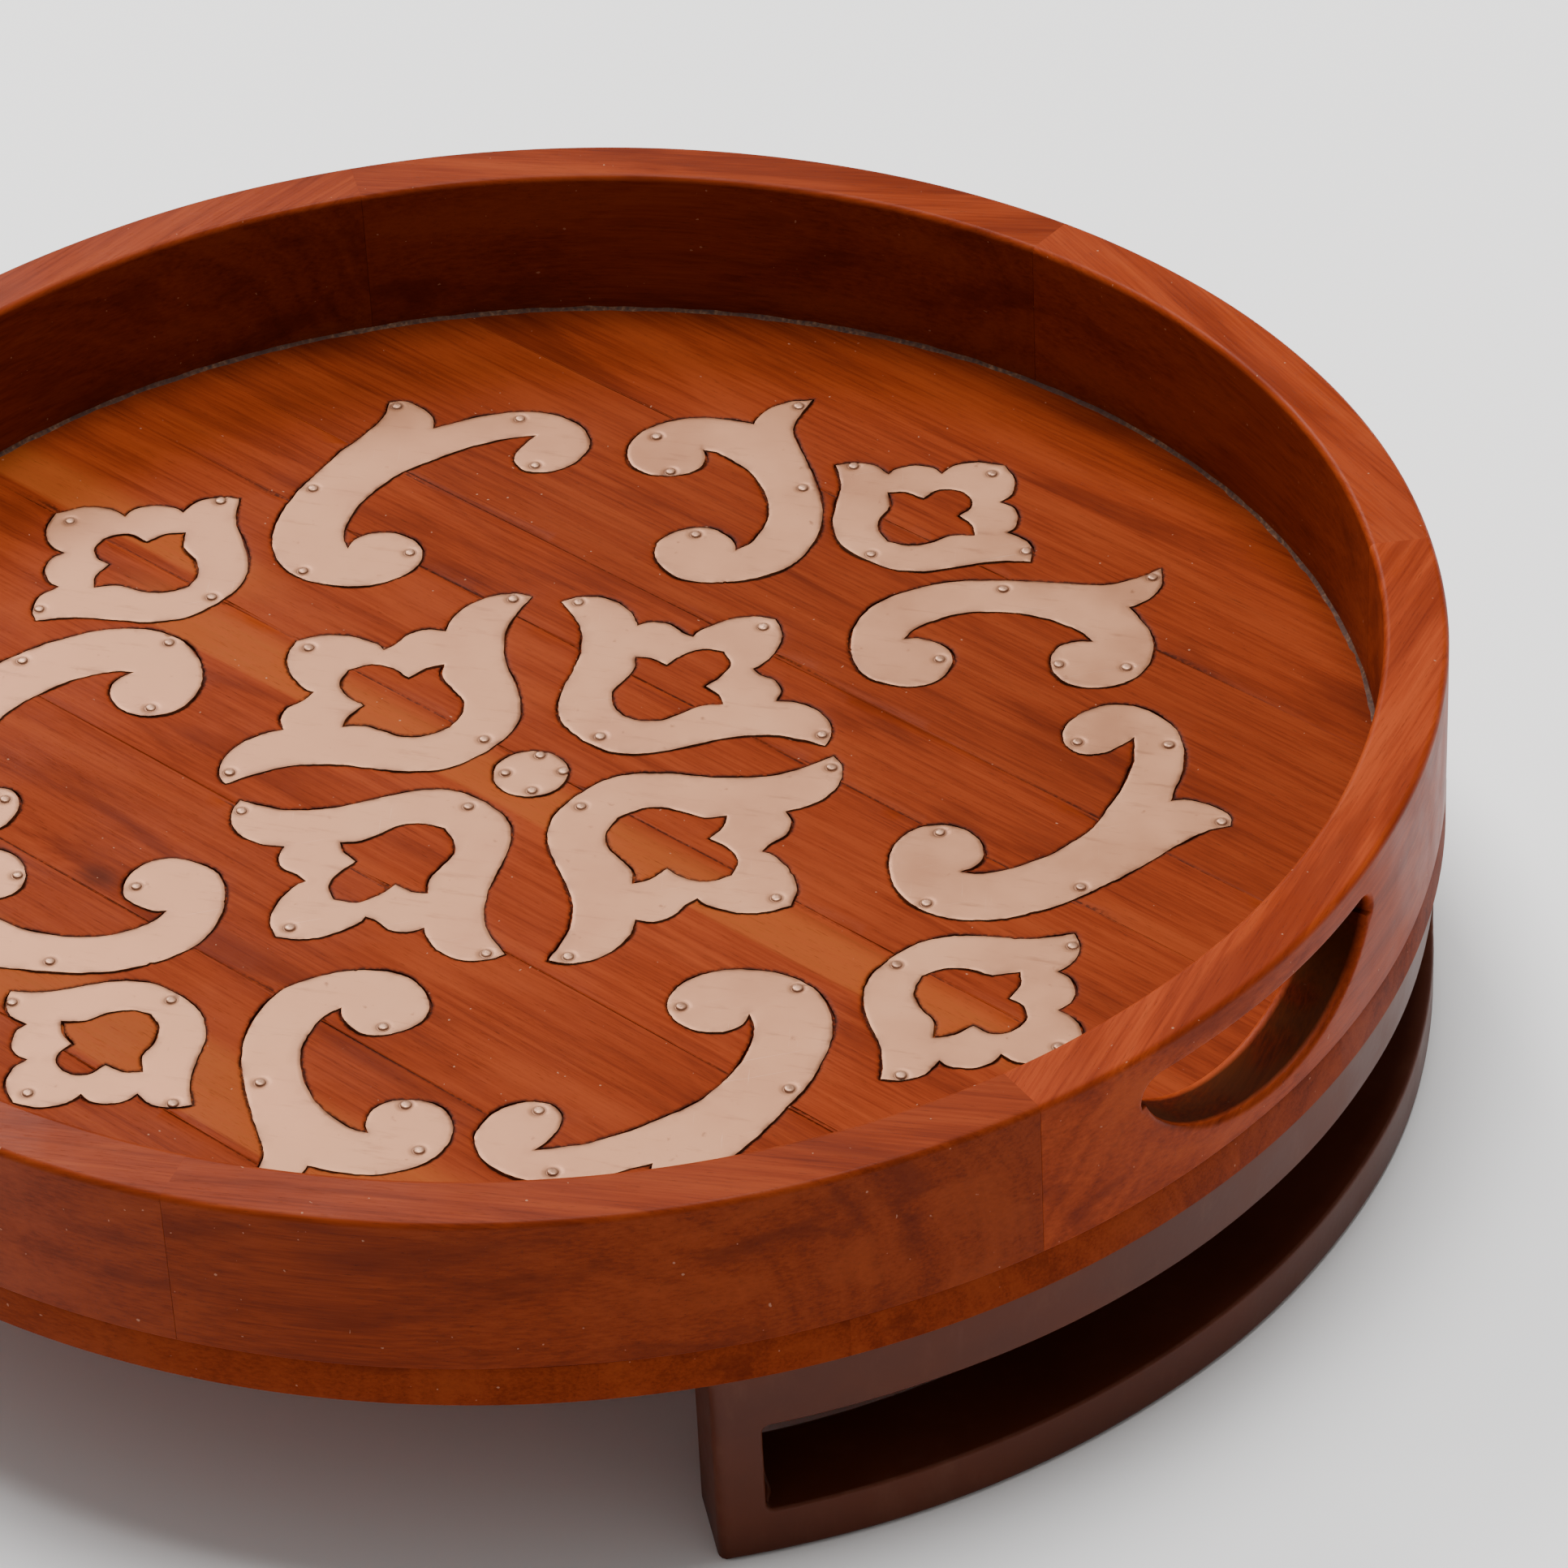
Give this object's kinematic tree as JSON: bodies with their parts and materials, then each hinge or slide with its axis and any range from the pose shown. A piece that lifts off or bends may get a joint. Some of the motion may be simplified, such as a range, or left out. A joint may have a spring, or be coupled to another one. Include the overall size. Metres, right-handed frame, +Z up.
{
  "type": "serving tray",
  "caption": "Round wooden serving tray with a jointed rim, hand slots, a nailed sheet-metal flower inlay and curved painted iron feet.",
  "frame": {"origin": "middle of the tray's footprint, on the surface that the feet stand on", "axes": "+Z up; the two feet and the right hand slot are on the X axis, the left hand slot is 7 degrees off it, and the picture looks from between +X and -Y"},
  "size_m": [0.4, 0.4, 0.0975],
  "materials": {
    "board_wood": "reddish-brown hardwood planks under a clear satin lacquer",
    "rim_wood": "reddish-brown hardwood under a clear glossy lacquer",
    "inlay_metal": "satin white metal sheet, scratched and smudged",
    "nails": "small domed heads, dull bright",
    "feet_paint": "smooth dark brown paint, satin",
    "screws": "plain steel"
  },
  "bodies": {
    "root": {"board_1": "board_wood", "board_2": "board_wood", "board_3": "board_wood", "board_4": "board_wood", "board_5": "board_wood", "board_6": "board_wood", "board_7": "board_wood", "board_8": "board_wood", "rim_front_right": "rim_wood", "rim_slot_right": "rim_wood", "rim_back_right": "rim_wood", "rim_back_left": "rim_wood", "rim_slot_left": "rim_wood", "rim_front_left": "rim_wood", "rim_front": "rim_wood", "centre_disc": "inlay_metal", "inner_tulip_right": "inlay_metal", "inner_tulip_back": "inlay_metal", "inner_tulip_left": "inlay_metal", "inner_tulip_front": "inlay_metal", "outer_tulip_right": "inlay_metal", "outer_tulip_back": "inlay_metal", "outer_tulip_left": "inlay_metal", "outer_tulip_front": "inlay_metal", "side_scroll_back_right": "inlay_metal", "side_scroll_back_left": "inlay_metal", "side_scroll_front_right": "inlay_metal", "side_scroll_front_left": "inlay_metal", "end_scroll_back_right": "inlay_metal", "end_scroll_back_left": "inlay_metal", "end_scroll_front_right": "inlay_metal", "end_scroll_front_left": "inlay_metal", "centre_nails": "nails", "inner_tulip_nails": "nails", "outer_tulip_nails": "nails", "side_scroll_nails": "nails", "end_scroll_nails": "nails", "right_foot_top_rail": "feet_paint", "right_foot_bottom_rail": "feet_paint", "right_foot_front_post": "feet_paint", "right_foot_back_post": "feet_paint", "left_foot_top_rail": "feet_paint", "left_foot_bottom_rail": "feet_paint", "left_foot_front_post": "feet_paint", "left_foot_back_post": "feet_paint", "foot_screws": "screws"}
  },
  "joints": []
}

Your objective: Copy the material above back out, exactly as written.

Output of the task:
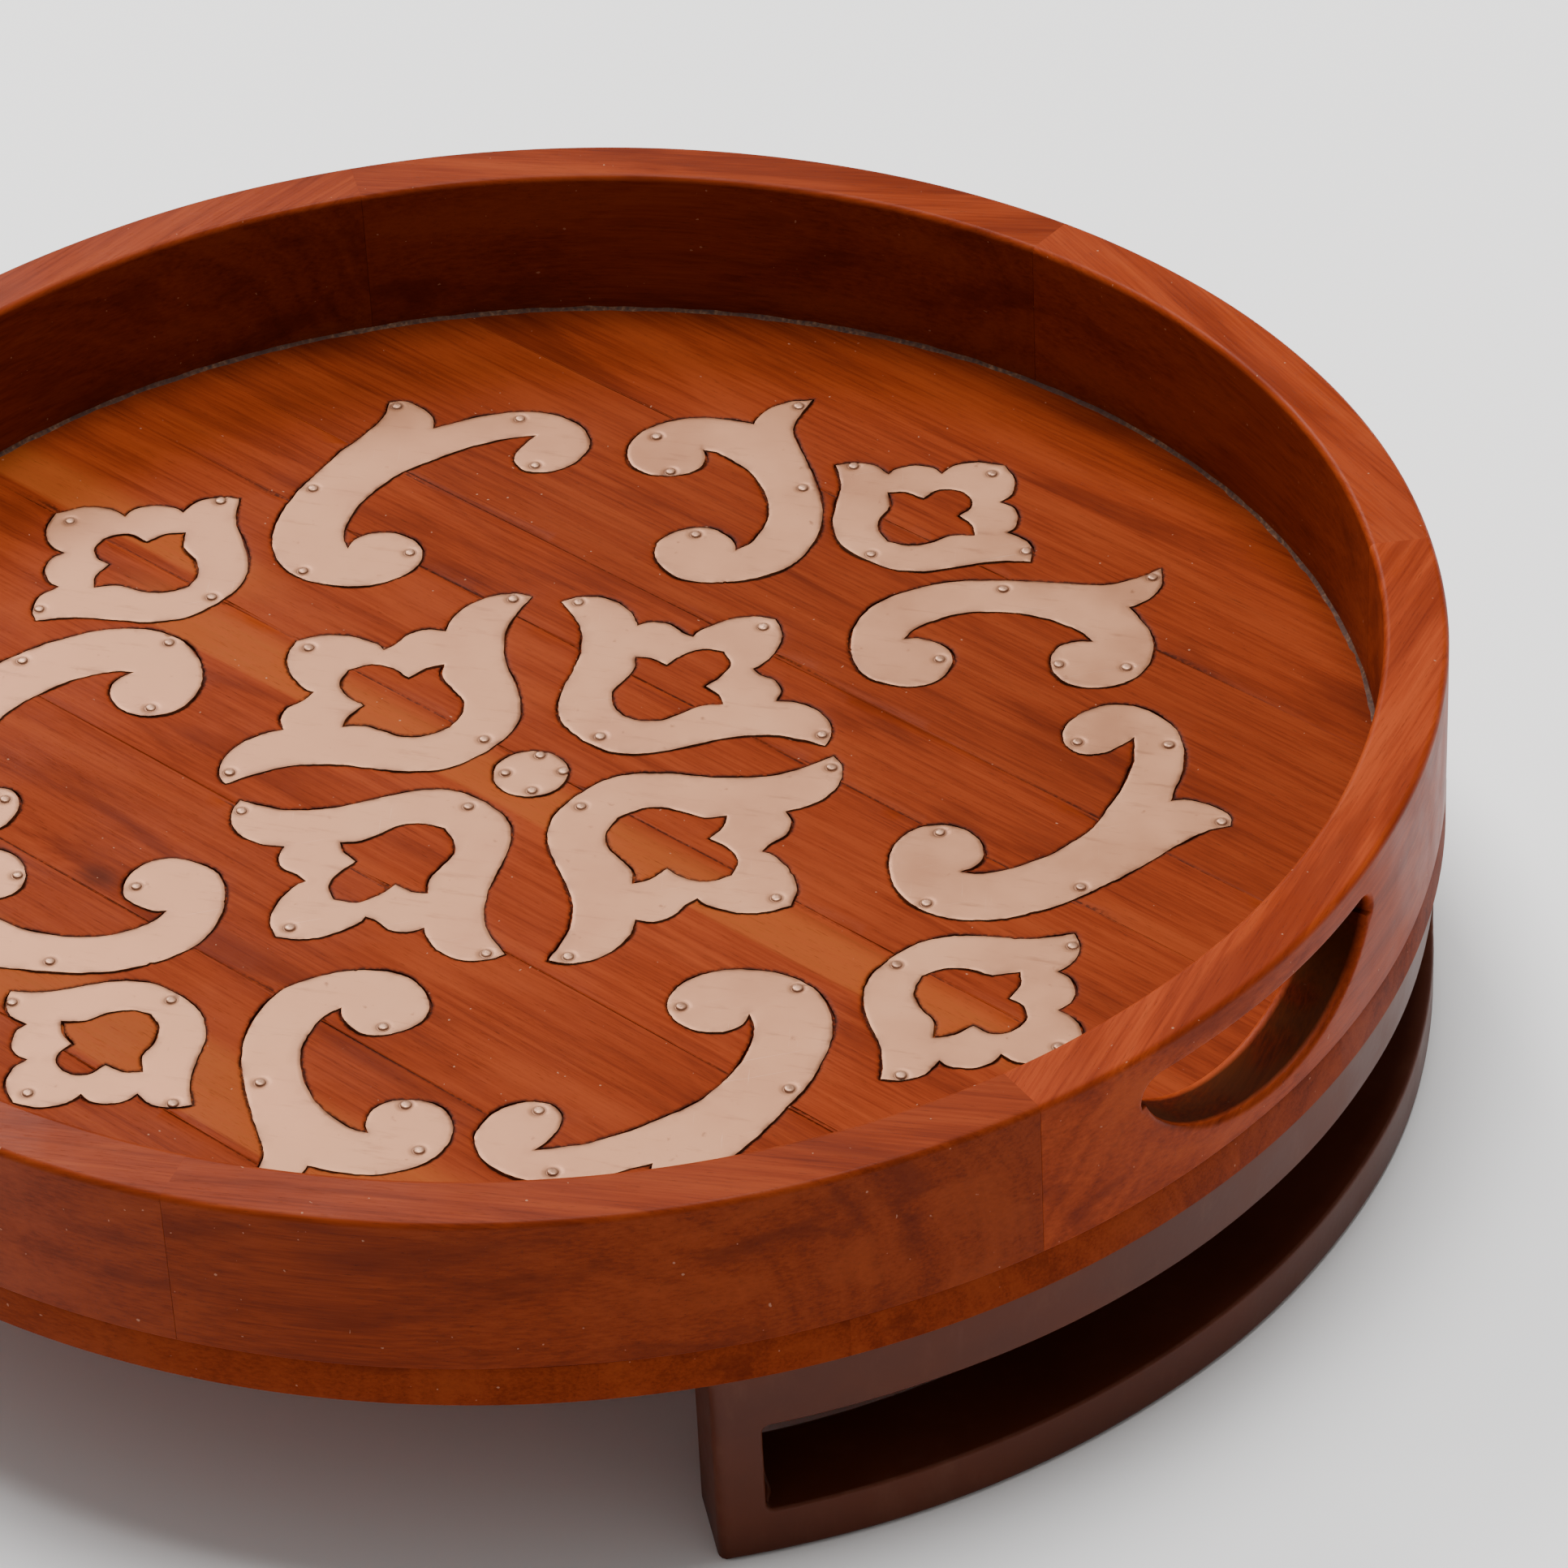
Give this object's kinematic tree as JSON: bodies with their parts and materials, then each hinge or slide with its axis and any range from the pose shown. A piece that lifts off or bends may get a joint. Some of the motion may be simplified, such as a range, or left out. A joint may have a spring, or be coupled to another one. Include the overall size. Metres, right-handed frame, +Z up.
{
  "type": "serving tray",
  "caption": "Round wooden serving tray with a jointed rim, hand slots, a nailed sheet-metal flower inlay and curved painted iron feet.",
  "frame": {"origin": "middle of the tray's footprint, on the surface that the feet stand on", "axes": "+Z up; the two feet and the right hand slot are on the X axis, the left hand slot is 7 degrees off it, and the picture looks from between +X and -Y"},
  "size_m": [0.4, 0.4, 0.0975],
  "materials": {
    "board_wood": "reddish-brown hardwood planks under a clear satin lacquer",
    "rim_wood": "reddish-brown hardwood under a clear glossy lacquer",
    "inlay_metal": "satin white metal sheet, scratched and smudged",
    "nails": "small domed heads, dull bright",
    "feet_paint": "smooth dark brown paint, satin",
    "screws": "plain steel"
  },
  "bodies": {
    "root": {"board_1": "board_wood", "board_2": "board_wood", "board_3": "board_wood", "board_4": "board_wood", "board_5": "board_wood", "board_6": "board_wood", "board_7": "board_wood", "board_8": "board_wood", "rim_front_right": "rim_wood", "rim_slot_right": "rim_wood", "rim_back_right": "rim_wood", "rim_back_left": "rim_wood", "rim_slot_left": "rim_wood", "rim_front_left": "rim_wood", "rim_front": "rim_wood", "centre_disc": "inlay_metal", "inner_tulip_right": "inlay_metal", "inner_tulip_back": "inlay_metal", "inner_tulip_left": "inlay_metal", "inner_tulip_front": "inlay_metal", "outer_tulip_right": "inlay_metal", "outer_tulip_back": "inlay_metal", "outer_tulip_left": "inlay_metal", "outer_tulip_front": "inlay_metal", "side_scroll_back_right": "inlay_metal", "side_scroll_back_left": "inlay_metal", "side_scroll_front_right": "inlay_metal", "side_scroll_front_left": "inlay_metal", "end_scroll_back_right": "inlay_metal", "end_scroll_back_left": "inlay_metal", "end_scroll_front_right": "inlay_metal", "end_scroll_front_left": "inlay_metal", "centre_nails": "nails", "inner_tulip_nails": "nails", "outer_tulip_nails": "nails", "side_scroll_nails": "nails", "end_scroll_nails": "nails", "right_foot_top_rail": "feet_paint", "right_foot_bottom_rail": "feet_paint", "right_foot_front_post": "feet_paint", "right_foot_back_post": "feet_paint", "left_foot_top_rail": "feet_paint", "left_foot_bottom_rail": "feet_paint", "left_foot_front_post": "feet_paint", "left_foot_back_post": "feet_paint", "foot_screws": "screws"}
  },
  "joints": []
}